● Task goal
Filter out everything except lines holding "scene".

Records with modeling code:

══════════════════════════════

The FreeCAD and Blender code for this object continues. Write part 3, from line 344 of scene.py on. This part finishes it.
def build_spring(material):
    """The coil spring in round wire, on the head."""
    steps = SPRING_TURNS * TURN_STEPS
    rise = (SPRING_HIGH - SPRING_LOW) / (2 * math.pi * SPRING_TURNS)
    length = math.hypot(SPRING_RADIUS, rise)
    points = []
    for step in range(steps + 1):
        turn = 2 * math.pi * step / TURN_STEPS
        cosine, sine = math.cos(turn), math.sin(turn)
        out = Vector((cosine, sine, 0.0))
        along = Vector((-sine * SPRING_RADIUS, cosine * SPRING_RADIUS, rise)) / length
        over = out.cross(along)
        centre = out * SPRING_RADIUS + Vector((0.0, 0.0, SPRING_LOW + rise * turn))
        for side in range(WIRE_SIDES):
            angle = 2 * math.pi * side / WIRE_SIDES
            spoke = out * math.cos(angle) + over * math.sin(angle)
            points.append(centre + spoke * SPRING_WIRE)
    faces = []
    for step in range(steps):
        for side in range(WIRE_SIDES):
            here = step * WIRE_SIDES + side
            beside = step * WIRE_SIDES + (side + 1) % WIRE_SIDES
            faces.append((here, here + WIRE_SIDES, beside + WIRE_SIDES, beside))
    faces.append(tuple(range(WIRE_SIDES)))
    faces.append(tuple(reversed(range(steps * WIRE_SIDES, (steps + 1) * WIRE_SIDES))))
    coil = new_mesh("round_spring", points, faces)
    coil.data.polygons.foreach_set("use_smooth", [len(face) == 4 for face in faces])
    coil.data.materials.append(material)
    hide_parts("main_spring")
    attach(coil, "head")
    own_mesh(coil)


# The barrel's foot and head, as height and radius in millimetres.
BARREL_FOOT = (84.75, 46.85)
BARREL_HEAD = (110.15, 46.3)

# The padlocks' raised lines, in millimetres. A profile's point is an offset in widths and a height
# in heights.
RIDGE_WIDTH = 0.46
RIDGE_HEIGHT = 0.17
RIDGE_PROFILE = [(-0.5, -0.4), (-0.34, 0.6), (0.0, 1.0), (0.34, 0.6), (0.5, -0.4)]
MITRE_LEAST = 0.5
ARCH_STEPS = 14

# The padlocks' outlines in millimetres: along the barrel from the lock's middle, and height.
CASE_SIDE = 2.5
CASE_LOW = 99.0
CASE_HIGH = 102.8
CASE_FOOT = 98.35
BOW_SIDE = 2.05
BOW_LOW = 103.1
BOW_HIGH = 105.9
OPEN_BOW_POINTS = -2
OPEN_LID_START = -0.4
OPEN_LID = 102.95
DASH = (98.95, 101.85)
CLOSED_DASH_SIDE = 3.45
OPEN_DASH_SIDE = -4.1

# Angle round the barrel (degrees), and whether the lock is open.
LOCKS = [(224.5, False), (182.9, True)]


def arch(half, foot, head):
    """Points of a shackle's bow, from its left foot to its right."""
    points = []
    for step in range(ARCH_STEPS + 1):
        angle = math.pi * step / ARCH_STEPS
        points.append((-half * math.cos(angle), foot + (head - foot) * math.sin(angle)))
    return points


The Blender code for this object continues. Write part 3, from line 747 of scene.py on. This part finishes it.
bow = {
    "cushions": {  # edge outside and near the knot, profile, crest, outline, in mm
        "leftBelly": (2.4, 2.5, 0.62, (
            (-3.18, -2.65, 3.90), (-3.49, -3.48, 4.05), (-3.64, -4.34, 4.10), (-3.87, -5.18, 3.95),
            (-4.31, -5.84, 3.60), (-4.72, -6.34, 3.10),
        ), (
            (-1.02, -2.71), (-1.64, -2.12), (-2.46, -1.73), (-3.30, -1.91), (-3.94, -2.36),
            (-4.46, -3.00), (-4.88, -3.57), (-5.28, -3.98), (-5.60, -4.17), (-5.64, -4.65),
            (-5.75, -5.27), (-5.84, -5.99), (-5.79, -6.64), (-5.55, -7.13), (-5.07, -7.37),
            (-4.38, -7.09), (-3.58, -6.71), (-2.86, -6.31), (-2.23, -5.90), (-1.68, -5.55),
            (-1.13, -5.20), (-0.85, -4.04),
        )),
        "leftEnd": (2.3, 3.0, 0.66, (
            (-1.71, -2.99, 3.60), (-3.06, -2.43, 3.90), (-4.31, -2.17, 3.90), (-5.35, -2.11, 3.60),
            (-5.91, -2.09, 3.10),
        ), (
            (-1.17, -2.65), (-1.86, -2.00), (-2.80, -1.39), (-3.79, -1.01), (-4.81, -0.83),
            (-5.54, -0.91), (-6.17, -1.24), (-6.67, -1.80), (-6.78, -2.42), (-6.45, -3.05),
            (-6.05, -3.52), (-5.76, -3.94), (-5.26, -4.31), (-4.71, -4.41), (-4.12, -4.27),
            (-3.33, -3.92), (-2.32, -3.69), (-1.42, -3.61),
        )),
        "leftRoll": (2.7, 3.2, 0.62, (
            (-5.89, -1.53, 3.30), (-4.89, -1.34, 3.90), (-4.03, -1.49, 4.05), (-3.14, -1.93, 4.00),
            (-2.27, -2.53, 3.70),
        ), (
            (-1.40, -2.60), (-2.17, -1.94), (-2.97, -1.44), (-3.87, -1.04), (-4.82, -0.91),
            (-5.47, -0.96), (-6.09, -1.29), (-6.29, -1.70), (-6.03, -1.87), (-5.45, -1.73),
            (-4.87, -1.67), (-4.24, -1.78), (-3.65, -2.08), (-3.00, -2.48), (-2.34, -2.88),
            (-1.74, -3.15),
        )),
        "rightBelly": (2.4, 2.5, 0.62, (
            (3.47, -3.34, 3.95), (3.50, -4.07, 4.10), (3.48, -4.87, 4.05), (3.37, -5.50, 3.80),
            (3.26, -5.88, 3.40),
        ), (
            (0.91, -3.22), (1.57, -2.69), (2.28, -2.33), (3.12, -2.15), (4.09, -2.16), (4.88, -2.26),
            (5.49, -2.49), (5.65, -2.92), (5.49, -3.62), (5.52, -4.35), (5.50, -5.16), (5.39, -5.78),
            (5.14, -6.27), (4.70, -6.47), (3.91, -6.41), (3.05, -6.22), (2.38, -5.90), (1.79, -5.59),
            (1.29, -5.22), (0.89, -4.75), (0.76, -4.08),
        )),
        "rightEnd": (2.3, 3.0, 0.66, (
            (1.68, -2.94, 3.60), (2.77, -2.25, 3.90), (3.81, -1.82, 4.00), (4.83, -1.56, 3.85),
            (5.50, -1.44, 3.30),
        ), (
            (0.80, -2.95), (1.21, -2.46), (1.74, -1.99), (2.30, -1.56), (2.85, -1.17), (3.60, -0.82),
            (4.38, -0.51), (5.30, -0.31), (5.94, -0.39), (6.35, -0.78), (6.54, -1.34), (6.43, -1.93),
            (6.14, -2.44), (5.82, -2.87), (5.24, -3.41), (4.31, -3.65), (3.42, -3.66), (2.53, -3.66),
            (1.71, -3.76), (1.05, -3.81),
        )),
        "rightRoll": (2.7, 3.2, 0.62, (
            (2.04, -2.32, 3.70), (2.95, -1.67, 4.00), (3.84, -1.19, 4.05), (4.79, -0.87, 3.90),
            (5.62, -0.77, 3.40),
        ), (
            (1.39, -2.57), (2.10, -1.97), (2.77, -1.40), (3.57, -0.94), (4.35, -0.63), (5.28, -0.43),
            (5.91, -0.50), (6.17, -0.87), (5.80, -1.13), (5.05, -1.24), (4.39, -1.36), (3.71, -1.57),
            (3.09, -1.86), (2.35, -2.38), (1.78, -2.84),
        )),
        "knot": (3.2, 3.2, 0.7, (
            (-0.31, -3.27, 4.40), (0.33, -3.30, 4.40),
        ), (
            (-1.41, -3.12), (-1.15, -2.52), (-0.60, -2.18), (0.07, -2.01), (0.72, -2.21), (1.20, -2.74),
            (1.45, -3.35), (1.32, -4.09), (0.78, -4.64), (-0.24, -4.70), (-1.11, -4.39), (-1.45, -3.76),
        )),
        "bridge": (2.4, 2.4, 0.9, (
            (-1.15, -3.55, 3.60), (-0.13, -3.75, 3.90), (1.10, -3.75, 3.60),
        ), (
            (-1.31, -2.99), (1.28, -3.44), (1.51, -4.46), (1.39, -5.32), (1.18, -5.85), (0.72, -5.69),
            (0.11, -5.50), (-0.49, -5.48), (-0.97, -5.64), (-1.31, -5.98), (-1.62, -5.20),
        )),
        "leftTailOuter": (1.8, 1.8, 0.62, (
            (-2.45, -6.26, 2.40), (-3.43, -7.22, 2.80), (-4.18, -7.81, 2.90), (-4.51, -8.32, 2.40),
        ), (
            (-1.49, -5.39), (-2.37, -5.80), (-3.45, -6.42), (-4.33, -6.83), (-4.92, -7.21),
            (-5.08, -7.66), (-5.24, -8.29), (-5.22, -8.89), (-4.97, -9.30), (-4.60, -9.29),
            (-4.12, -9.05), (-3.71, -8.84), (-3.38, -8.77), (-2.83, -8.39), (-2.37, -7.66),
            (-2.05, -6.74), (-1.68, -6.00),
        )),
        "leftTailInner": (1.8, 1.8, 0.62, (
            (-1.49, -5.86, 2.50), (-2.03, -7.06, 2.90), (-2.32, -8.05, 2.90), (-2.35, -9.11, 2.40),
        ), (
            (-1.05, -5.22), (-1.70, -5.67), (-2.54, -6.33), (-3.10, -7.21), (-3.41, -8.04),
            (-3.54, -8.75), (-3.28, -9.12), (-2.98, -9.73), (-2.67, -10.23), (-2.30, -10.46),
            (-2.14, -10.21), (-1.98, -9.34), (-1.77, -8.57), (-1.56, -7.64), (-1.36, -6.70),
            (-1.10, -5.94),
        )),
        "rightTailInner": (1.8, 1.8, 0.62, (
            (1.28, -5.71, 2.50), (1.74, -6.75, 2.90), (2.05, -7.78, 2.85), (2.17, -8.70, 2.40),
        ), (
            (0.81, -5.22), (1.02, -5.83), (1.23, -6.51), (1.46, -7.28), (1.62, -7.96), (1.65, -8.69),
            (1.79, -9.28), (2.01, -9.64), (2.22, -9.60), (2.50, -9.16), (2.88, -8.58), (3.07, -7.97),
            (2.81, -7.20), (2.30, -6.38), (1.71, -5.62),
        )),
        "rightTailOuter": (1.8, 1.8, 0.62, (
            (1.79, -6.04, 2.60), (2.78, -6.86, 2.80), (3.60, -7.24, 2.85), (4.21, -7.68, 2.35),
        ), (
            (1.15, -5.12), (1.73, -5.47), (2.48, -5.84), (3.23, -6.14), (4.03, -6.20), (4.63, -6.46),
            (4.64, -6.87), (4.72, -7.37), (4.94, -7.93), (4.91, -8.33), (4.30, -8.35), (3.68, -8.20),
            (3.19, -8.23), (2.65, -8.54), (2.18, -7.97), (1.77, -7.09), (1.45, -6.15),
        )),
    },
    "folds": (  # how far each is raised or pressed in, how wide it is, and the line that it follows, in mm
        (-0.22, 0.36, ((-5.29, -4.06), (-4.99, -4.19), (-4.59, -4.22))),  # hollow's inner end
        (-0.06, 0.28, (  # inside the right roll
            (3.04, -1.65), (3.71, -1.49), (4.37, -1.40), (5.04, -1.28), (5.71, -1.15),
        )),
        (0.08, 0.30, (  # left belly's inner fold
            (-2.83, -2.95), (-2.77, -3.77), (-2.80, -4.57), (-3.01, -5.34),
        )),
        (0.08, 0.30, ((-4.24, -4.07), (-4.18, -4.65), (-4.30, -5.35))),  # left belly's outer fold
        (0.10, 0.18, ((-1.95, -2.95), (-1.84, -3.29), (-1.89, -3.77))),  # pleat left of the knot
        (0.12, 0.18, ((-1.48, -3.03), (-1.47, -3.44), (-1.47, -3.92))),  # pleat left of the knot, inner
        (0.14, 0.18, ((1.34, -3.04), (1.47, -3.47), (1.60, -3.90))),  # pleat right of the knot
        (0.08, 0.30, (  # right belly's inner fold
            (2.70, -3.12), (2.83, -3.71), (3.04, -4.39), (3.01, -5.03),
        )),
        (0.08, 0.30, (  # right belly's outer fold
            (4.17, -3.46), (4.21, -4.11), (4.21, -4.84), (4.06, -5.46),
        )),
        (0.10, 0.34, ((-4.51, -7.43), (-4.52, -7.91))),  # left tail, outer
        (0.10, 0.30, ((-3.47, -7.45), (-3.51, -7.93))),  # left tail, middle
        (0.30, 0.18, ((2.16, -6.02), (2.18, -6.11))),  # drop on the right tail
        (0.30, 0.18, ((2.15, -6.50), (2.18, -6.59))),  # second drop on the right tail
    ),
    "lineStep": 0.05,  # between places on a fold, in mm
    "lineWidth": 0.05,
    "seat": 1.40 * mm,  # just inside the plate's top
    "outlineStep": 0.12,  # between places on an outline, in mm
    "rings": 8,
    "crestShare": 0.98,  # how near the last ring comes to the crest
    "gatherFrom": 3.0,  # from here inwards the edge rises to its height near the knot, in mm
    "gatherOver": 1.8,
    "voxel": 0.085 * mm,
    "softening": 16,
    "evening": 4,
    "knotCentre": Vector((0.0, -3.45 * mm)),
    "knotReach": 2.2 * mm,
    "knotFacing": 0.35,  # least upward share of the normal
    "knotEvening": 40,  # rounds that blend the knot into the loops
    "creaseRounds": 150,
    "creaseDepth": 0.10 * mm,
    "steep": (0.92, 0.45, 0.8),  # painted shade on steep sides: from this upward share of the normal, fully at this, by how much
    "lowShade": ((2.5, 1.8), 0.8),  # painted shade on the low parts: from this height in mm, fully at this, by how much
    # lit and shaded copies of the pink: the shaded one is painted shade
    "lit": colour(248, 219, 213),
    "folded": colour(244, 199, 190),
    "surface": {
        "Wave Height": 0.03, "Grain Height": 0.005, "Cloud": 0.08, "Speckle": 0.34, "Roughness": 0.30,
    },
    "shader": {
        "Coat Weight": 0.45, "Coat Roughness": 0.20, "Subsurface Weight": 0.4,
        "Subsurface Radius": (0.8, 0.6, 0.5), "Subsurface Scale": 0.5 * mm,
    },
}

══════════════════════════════

● Result
The FreeCAD and Blender code for this object continues. Write part 3, from line 344 of scene.py on. This part finishes it.
The Blender code for this object continues. Write part 3, from line 747 of scene.py on. This part finishes it.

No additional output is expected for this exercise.